Dans un article paru dans Foreign Affairs ce printemps, le directeur de la CIA, William Burns, a évoqué l’importance de la « diplomatie du renseignement », l’utilisation stratégique des résultats des services de renseignement pour renforcer les alliés et semer la confusion chez les adversaires.
Toutefois, dans la pratique, les experts affirment que ces avertissements ne sont pas toujours pris en compte et que l’obligation d’avertir ne signifie pas que l’autre partie doit écouter. C’est particulièrement vrai lorsqu’ils sont rivaux.
En janvier, les États-Unis ont lancé un avertissement similaire aux responsables iraniens avant un double attentat à la bombe près de la tombe du général iranien Qassem Soleimani dans la ville de Kerman, qui a fait 95 morts. L'EI a revendiqué la responsabilité de l'incident.
En 2004, l'administration du président vénézuélien Hugo Chavez avait également exprimé son « scepticisme » lorsque des responsables américains avaient mis en garde contre un complot visant à l'assassiner, a déclaré le 25 mars Stephen McFarland, ancien diplomate américain en charge de l'Amérique centrale et du Sud.
Une telle méfiance profonde conduit souvent à ignorer les avertissements échangés entre les États-Unis et la Russie. Cela est également vrai pour les dangers communs auxquels les deux camps sont confrontés, comme l’EI ou Al-Qaïda.
Selon Steven Hall, ancien responsable des services de renseignement américains, Moscou a tendance à sous-estimer les efforts de coopération en matière de renseignement avec Washington pour lutter contre les menaces communes. Mais en 2013, les États-Unis ont également subi les conséquences de leur incapacité à évaluer pleinement les avertissements de la Russie.

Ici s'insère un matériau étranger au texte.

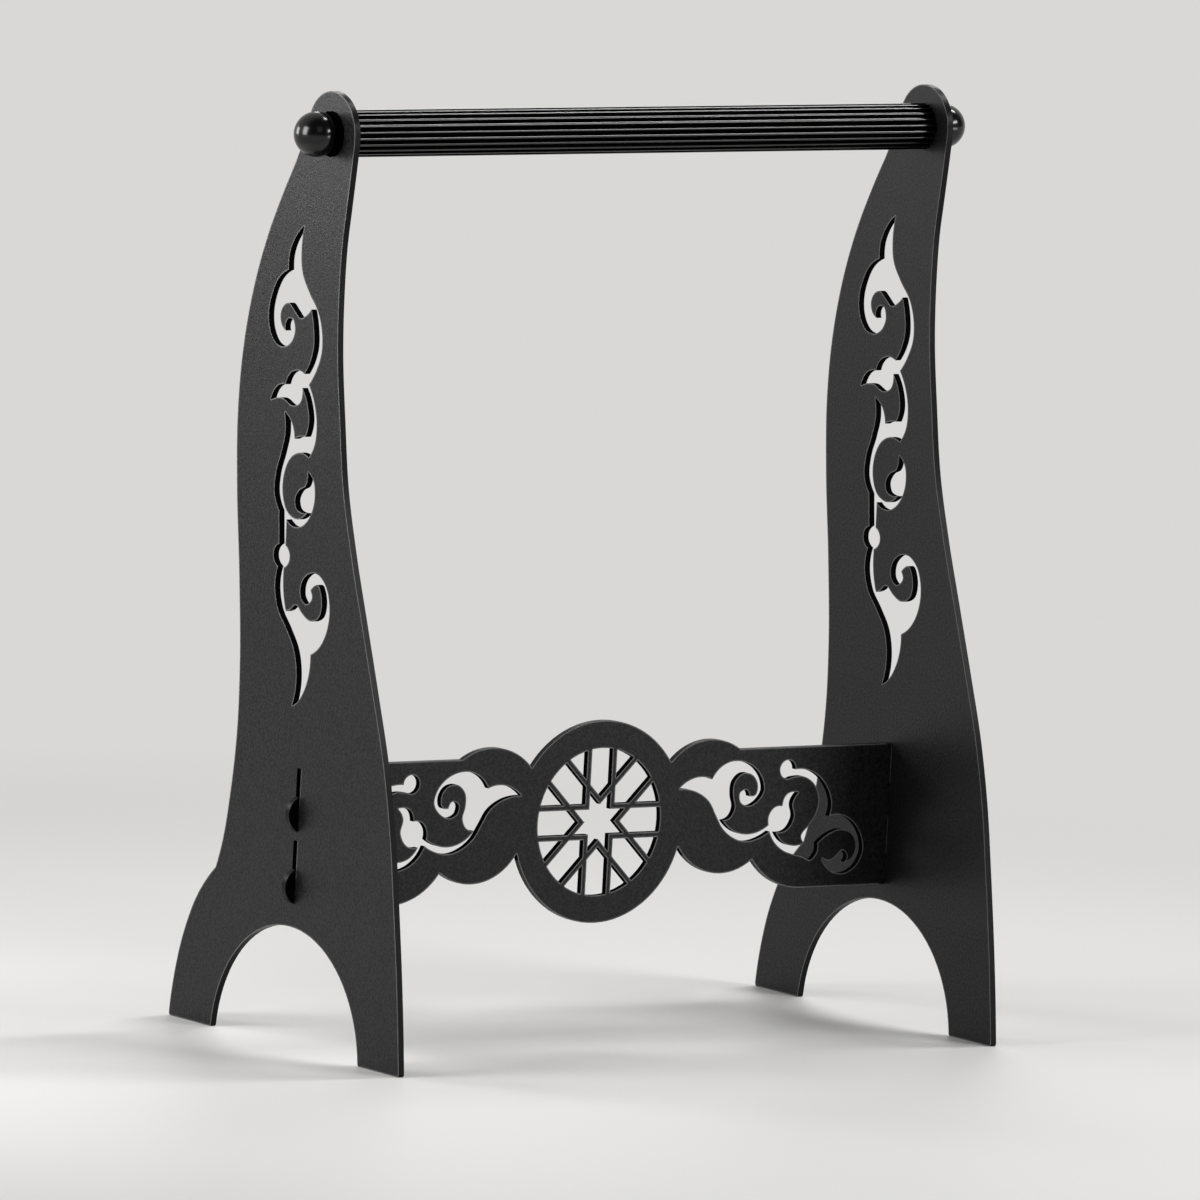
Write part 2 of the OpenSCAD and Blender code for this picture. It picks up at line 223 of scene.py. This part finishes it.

Le FSB a averti Washington en 2011 qu'un citoyen américain nommé Tamerlan Tsarnaev était membre de groupes extrémistes, mais les services de renseignement américains étaient à l'époque sceptiques, concluant même que Tsarnaev ne représentait pas une menace. Deux ans plus tard, Tamerlan Tsarnaev et son frère ont perpétré l'attentat tragique du marathon de Boston, tuant trois personnes et en blessant des centaines.